Lebih lanjut Fraksi PDI Perjuangan, Pranoto menambahkan, dalam pembahasan di Dinas PKPLH Kudus ada anggaran 9,7 milyar untuk pembelian lahan kurang lebih 2 hektare (Perluasan TPA di Tanjungrejo).
Dari komisi C tidak setuju karena perluasan lahan tersebut rentan hanya digunakan open dumping (penumpukan sampah). Bahkan sudah ada 343 Kabupaten/Kota yang sudah disurati pihak kementrian agar segera mengolah sampah bukan open pendamping, karena hal tersebut jika masih dilakukan akan terjerat pidana.
Oleh karena itu, komisi C kami ajak ke kementrian lingkungan hidup untuk mempertanyakan kepastian dan aturan yang sesuai dengan Undang-undang yang berlaku.

Pranoto juga menjelaskan, bahwa di berbagai daerah sudah mendesak pemerintah daerah (Pemda) untuk menghentikan praktik open dumping dan segera mengimplementasikan sistem pengelolaan sampah yang lebih ramah lingkungan, seperti sanitary landfill, sesuai arahan Kementerian Lingkungan Hidup dan Kehutanan (KLHK).
Dalam pertemuan kali ini diharapkan terlebih dahulu ada kajian yang mendalam, kemudian bukti status tanahnya bagaimana.? Ada surat rekomendasi dari Kementerian Lingkungan Hidup, batas tanah agar supaya di pagar atau dibatasi, agar supaya tidak dibuat untuk timbunan sampah, dan yang terakhir yang perlu diperhatikan penting adalah posisi amdalnya.
“Jika dari lima unsur tersebut terpenuhi, maka kami dari Komisi C DPRD Kudus menyetujuinya, namun jika hal tersebut tidak terpenuhi, maka perluasan lahan tersebut tidak kami setujui.
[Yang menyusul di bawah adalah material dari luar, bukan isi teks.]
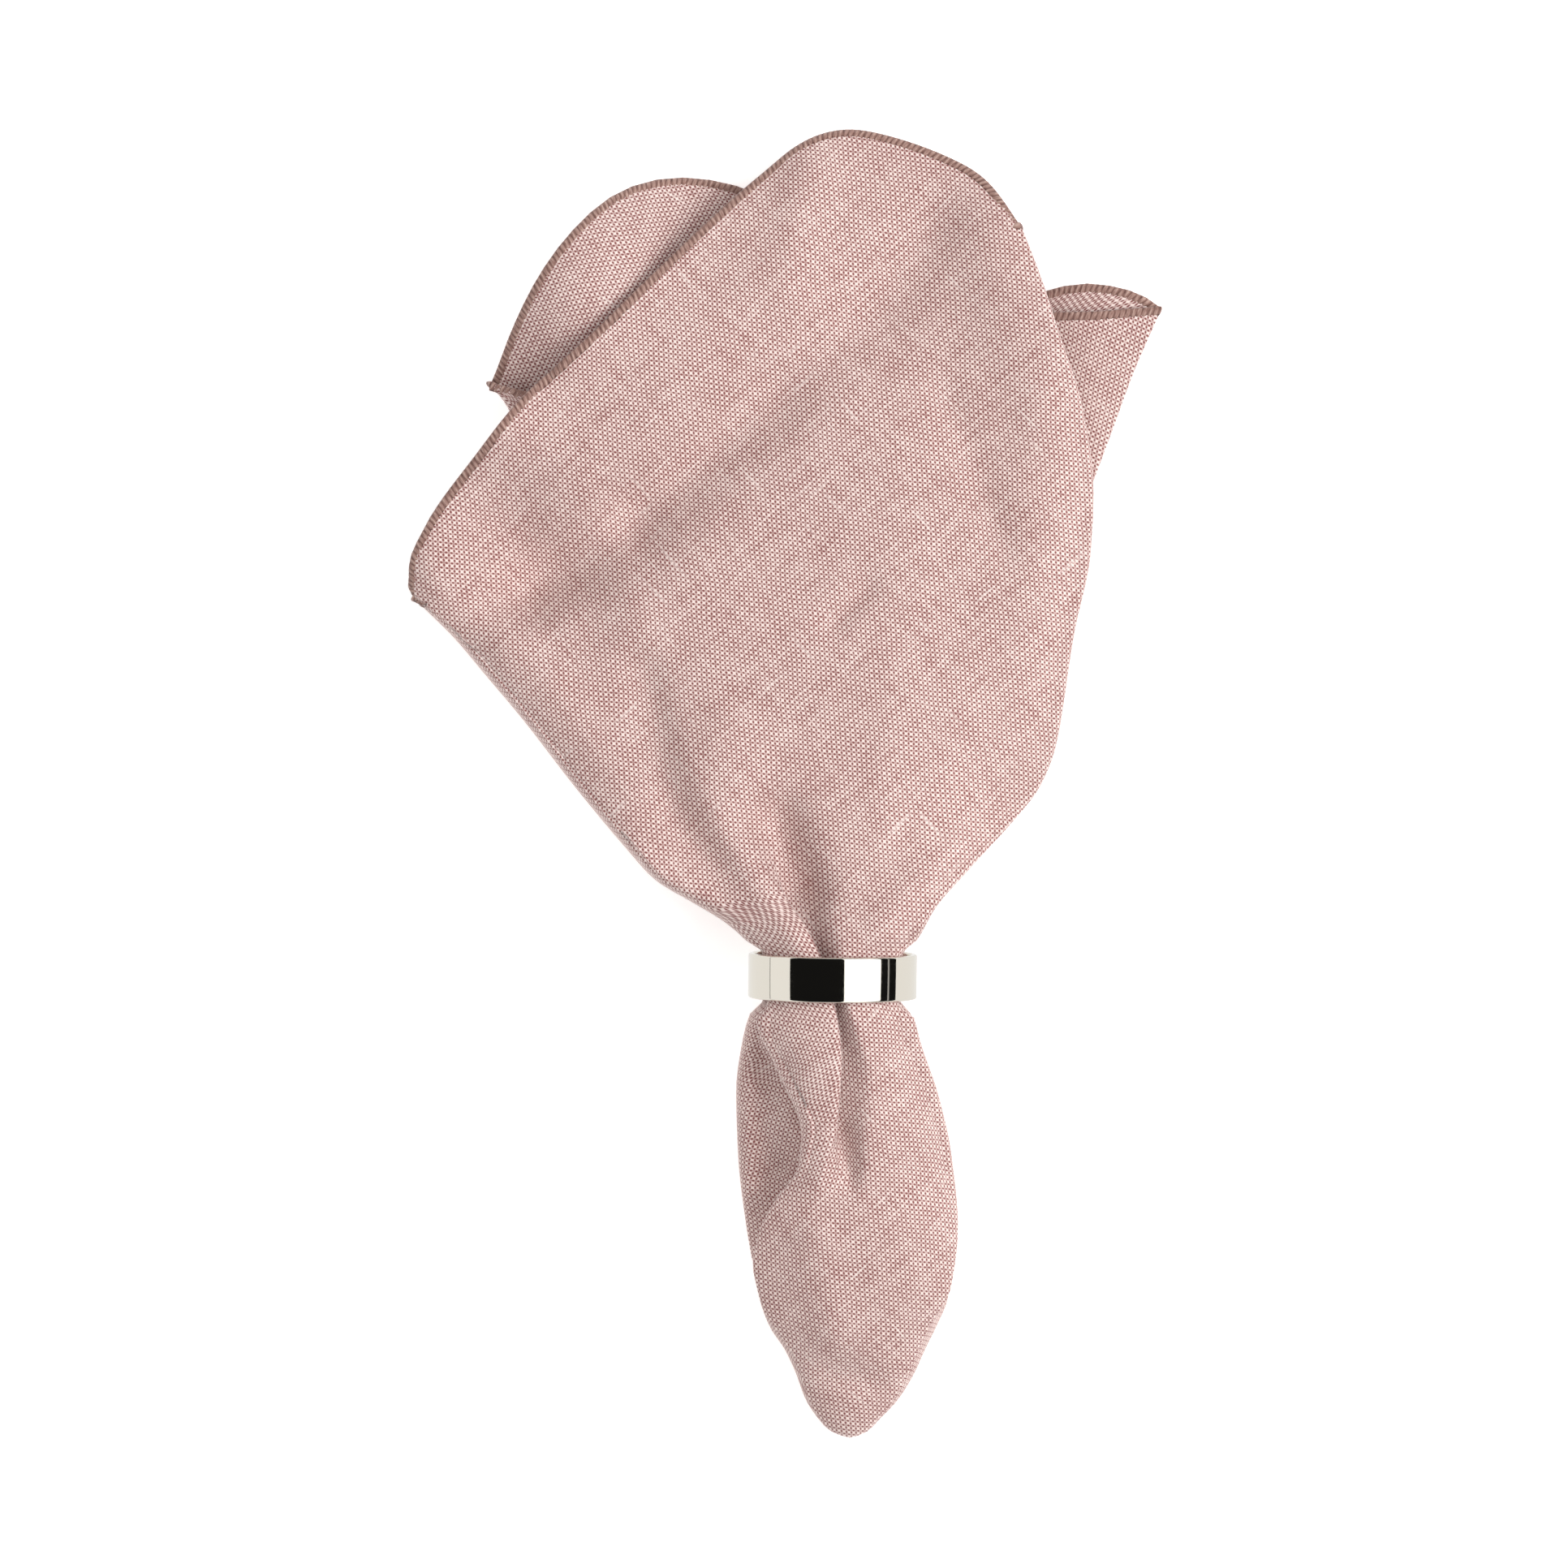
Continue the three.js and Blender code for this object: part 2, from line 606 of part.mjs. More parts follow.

Hal tersebut kami lakukan guna untuk kebaikan bersama tanpa menimbulkan masalah hukum dikemudian hari,” pungkasnya.

Sementra itu, Deputi Dirjen Persampahan Kementerian Lingkungan Hidup RI bapak Heri Rura Batubara menjelaskan, bahwa latar belakang Regulasi dan Tindakan KLHK adalah Undang-Undang Nomor 18 Tahun 2008 tentang Pengelolaan Sampah mengamanatkan penutupan TPA open dumping dan penggantian dengan sistem yang lebih aman.
KLHK menargetkan penghentian open dumping di seluruh Indonesia pada tahun 2026 dan memperkuat komitmen menuju Indonesia Bebas Sampah 2029.
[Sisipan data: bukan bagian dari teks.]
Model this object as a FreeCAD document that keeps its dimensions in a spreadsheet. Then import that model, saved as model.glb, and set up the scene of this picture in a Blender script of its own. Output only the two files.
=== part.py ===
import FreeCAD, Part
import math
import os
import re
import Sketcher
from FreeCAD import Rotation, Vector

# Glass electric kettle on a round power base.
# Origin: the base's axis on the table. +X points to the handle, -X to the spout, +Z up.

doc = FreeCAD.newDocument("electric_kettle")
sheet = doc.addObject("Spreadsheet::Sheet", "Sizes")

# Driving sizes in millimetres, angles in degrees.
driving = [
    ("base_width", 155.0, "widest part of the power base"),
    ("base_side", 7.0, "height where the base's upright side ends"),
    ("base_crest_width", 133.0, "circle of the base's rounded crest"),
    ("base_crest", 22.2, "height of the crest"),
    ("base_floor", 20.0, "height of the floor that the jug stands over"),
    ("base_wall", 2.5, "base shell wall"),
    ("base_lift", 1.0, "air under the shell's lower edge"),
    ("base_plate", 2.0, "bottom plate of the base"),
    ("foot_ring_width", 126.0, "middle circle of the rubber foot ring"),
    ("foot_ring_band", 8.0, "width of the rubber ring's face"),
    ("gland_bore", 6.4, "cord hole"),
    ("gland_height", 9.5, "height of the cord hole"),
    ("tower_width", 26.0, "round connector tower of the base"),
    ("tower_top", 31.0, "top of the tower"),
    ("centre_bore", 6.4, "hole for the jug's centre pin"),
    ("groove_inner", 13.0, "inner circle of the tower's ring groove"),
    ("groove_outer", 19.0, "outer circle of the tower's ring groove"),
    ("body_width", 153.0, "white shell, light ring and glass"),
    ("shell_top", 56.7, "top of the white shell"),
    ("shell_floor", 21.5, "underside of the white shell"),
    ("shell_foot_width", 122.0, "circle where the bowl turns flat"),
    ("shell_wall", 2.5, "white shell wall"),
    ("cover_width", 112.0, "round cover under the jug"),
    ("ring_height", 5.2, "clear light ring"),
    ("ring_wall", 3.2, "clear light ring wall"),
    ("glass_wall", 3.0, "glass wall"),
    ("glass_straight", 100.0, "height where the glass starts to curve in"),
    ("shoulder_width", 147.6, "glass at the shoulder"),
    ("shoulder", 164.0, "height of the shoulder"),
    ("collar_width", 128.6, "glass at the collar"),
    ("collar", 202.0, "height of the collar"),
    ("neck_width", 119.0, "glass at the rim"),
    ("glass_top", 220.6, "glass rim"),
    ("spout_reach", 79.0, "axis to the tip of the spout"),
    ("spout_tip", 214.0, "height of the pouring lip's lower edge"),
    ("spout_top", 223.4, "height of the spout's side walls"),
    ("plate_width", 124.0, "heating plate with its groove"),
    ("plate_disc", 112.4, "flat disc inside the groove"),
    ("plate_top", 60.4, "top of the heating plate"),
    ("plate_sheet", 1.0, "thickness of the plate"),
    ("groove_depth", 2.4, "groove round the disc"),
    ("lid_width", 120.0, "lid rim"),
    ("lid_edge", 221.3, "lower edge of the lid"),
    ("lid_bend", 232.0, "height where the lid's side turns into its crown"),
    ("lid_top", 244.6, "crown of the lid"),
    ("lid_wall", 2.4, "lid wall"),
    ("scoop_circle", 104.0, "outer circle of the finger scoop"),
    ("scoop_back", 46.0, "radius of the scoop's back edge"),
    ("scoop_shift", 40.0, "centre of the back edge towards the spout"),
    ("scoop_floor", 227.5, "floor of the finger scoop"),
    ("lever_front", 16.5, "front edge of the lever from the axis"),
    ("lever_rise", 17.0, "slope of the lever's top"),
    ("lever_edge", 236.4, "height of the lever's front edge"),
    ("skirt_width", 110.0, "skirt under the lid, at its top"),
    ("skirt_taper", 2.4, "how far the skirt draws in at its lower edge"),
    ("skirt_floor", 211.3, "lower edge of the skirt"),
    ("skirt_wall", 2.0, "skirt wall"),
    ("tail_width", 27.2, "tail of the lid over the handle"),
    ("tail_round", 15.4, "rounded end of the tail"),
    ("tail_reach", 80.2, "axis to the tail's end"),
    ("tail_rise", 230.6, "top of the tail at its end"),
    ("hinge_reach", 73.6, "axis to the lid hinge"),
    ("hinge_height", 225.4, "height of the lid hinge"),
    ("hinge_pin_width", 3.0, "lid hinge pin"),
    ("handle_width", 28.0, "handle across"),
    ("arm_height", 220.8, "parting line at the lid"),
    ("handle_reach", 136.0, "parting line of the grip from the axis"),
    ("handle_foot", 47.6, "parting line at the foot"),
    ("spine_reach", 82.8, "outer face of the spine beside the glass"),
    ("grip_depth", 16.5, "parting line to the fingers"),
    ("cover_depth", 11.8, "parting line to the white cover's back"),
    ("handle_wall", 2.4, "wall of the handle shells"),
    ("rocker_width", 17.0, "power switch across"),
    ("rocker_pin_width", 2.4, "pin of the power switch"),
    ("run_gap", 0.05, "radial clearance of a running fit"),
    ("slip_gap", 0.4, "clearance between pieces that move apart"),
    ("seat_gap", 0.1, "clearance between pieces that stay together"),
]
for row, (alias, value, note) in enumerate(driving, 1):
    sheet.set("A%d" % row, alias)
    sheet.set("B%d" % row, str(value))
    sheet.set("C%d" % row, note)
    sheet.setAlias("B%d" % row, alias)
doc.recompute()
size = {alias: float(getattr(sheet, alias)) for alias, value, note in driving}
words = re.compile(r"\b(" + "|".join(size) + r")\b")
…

KLHK telah menerbitkan Surat Keputusan Menteri untuk mewajibkan penghentian praktik ini dan memberikan sanksi kepada daerah yang tidak mematuhi. Oleh karena itu, peran pengawasan dan dorongan DPRD kepada Pemerintah Daerah (Pemda) Kudus untuk segera beralih ke sistem pengelolaan sampah modern.
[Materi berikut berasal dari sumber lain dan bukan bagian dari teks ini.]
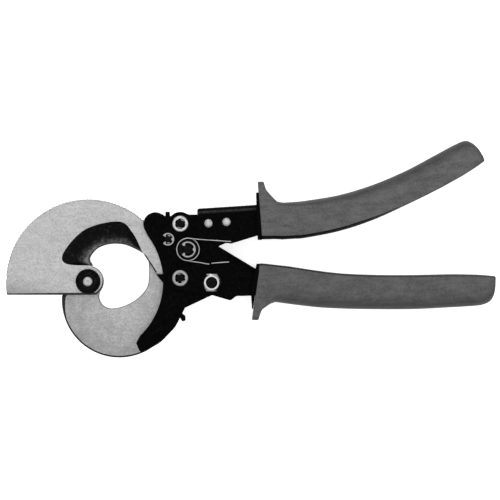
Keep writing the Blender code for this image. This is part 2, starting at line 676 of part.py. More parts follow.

“Kementrian Lingkungan Hidup menegaskan pentingnya kolaborasi antar DPRD dengan pemerintah pusat, daerah, dan swasta dalam mencari solusi pengelolaan sampah yang serius dan berkelanjutan,” tegasnya.
Perlu diketahui bahwa, dampak negatif open dumping dapat menyebabkan pencemaran air tanah, emisi gas metana yang berkontribusi pada pemanasan global, dan gangguan kesehatan bagi masyarakat sekitar.
Solusinya adalah Sanitary Landfill yakni menggunakan metode penimbunan sampah yang lebih terencana dan terkontrol. Disamping itu juga pemilahan sampah penting untuk dilakukan sejak dari rumah guna mendukung efisiensi pengelolaan sampah dan mengurangi volume sampah di TPA.